Бедная мать Юлиана, поднятая милосердной рукой женщины, сын которой так же дышал тюремным воздухом, нашла у неё крышу, милосердие и заботливую опеку над собой. Ухудшилось, правда, её здоровье, но болезнь тела не дала превозмочь боли души. Когда, спустя несколько дней после переселения, она поднялась с кровати и, немного придя в сознание, начала спрашивать о своих, должны были ей, выделяя понемногу, в конце концов, выложить всю правду.
Проведала бедная, что Юлиан был осуждён к арестанским ротам в Сибири, что о судьбе мужа никто не знал, а дочка бесследно пропала, похищена полицейскими прислужниками. Тяжёлые это были удары, Преслерова, оплакав своё сиротство, несчастную долю дочери и даже мужа, хоть на него падала вина всех этих происшествий, привязалась тем сильней к сыну, и решила сопровождать его в ссылке.
Та мысль, что она будет с ним, что облегчит ему словом печальную долю, что поднимет его кандалы, немного восстановило её здоровье. Она знала, что через несколько дней Юлиана выведут с другими узниками, следовательно, нужно подняться, нужно было вернуть силы, чтобы предпринять этот жалобный поход, управляемый кнутами казаков и издевательствами распоясанной толпы.
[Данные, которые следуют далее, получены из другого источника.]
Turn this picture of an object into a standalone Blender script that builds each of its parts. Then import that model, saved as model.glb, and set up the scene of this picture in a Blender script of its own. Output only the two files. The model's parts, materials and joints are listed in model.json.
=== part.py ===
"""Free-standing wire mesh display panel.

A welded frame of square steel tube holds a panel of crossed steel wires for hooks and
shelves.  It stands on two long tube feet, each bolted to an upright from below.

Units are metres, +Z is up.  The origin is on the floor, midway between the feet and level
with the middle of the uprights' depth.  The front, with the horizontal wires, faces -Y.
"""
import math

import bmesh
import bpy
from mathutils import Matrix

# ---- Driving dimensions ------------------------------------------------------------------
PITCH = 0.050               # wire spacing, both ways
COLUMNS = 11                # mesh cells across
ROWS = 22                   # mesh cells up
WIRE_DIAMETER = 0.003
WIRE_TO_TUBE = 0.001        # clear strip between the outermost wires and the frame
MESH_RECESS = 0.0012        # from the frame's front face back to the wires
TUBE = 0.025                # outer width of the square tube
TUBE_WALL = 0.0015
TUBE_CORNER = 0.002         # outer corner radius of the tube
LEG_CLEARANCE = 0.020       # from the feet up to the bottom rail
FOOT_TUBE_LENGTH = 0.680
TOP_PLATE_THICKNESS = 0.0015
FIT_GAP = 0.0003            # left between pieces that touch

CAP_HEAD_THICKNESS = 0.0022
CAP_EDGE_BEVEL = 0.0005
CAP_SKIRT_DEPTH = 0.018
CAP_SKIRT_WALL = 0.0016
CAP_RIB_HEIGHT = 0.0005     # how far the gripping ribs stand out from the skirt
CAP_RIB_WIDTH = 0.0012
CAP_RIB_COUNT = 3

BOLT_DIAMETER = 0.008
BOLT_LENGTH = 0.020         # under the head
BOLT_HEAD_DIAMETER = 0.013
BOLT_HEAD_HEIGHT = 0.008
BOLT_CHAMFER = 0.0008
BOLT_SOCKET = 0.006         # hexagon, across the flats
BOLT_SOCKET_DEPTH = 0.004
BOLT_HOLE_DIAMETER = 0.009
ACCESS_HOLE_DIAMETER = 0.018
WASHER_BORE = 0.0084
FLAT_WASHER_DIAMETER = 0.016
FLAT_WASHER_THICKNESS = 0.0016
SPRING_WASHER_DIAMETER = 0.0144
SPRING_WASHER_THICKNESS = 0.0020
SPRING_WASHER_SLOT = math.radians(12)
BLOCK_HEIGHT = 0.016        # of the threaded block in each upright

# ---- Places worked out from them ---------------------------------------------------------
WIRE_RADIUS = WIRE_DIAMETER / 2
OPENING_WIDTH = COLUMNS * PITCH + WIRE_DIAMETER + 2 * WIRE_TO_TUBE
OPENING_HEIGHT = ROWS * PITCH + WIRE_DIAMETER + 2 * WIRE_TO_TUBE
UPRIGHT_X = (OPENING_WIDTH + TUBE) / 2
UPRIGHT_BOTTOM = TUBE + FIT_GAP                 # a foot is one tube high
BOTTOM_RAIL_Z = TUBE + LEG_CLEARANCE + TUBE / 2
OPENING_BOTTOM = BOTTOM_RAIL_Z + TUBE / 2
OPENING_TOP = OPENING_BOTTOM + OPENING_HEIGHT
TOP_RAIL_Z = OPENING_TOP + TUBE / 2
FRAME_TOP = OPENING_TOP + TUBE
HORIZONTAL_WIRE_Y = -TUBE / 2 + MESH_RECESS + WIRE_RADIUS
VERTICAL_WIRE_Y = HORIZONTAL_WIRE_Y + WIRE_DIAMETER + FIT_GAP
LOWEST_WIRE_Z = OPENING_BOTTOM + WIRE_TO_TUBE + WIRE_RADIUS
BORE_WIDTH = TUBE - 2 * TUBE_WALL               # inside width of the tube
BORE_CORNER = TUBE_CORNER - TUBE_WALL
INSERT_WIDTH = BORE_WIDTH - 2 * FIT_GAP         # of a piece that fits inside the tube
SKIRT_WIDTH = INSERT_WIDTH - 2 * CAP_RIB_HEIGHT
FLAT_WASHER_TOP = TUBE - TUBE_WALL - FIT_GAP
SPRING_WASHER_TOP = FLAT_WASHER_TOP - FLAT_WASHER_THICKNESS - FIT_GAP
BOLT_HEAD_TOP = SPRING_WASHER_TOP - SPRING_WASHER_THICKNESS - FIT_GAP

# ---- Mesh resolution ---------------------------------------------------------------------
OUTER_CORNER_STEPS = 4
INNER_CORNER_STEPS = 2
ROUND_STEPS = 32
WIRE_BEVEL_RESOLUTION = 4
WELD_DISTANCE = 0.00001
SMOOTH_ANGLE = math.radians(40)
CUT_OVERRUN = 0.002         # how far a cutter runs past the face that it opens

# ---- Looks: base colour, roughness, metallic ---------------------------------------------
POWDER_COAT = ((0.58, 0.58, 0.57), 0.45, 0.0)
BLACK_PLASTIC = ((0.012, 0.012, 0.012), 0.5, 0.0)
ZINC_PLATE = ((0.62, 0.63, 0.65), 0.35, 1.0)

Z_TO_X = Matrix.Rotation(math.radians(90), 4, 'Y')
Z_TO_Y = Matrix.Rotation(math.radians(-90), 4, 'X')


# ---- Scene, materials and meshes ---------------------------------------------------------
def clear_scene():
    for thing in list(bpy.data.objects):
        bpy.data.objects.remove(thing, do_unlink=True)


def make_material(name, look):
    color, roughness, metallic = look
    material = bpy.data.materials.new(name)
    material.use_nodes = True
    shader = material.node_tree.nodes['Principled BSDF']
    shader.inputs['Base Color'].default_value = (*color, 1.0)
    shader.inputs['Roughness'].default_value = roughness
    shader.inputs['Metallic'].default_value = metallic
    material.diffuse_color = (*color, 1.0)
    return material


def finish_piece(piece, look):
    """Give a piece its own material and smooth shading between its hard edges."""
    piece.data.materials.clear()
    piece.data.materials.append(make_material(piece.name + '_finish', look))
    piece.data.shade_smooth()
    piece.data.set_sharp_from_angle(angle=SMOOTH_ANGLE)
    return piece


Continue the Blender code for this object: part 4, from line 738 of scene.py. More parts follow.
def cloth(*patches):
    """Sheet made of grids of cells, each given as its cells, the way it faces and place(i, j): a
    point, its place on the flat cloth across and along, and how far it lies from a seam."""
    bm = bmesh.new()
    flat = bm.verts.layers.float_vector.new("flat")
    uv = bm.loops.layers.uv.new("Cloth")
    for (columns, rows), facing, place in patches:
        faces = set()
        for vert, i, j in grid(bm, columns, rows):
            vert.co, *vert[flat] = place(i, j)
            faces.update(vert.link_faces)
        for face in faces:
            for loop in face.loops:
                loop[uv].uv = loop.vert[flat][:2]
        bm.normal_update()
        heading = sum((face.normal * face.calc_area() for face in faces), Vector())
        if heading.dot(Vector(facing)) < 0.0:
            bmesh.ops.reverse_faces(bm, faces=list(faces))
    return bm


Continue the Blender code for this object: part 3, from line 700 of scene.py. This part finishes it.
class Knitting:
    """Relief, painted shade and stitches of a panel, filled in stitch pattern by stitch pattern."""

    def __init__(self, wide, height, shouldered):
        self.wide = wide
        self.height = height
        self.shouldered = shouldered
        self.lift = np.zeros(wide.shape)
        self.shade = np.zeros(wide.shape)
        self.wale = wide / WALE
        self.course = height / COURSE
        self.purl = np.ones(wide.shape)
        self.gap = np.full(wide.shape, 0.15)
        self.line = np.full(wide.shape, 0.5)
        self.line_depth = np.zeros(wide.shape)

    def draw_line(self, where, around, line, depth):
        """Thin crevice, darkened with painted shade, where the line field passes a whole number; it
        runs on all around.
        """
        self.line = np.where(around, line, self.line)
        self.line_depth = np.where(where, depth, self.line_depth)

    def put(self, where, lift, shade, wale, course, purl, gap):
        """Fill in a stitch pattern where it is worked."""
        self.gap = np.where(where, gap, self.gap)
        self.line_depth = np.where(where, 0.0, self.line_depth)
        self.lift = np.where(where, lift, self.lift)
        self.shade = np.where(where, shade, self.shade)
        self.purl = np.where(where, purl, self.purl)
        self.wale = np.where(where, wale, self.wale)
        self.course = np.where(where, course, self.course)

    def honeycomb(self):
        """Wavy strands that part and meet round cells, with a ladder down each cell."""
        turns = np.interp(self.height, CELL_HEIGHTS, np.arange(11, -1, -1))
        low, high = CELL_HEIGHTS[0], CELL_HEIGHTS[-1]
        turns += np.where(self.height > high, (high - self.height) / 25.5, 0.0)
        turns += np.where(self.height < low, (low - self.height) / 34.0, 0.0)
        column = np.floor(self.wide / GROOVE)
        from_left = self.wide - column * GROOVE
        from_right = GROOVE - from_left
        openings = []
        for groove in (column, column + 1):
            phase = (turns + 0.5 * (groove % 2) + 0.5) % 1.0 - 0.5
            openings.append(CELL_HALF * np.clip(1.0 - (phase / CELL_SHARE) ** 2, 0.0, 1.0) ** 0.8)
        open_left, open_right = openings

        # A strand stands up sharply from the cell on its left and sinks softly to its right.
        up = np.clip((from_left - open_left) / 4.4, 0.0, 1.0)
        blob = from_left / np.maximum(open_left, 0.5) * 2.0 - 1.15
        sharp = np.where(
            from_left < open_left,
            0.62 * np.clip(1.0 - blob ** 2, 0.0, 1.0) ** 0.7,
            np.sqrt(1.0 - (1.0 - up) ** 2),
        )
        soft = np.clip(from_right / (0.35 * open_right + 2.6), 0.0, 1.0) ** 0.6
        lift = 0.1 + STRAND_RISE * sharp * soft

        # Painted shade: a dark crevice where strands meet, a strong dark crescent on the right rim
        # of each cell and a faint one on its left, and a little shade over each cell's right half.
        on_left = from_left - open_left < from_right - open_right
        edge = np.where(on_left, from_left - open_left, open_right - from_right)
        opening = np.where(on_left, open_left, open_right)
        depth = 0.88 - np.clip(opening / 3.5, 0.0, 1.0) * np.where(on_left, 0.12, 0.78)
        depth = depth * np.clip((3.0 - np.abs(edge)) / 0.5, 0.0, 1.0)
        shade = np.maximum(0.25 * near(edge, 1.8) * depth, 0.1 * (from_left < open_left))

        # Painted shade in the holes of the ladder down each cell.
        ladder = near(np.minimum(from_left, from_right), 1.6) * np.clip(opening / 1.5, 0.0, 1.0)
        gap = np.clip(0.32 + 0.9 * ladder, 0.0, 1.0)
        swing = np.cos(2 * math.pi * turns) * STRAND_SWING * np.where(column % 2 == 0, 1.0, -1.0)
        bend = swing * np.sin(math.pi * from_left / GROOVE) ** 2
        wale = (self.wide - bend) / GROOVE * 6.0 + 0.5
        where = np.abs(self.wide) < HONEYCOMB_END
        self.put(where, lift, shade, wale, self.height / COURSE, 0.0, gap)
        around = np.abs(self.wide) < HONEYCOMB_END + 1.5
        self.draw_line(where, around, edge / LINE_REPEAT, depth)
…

Во всём поведении Москвы с виновными и невинными нет самого малейшего следа, что девятью веками ранее этот народ был омыт крещением. Его знаком всегда есть языческая дикость, какой уже нигде не найдёшь на свете. Даже те народы, которые ещё не положили креста на грудь, смягчились одним столкновением с христианством. Одна Москва, хоть будто бы христианская, и хоть на вид благочестивая, сохранила в целости старый татарский обычай и звериное милосердие.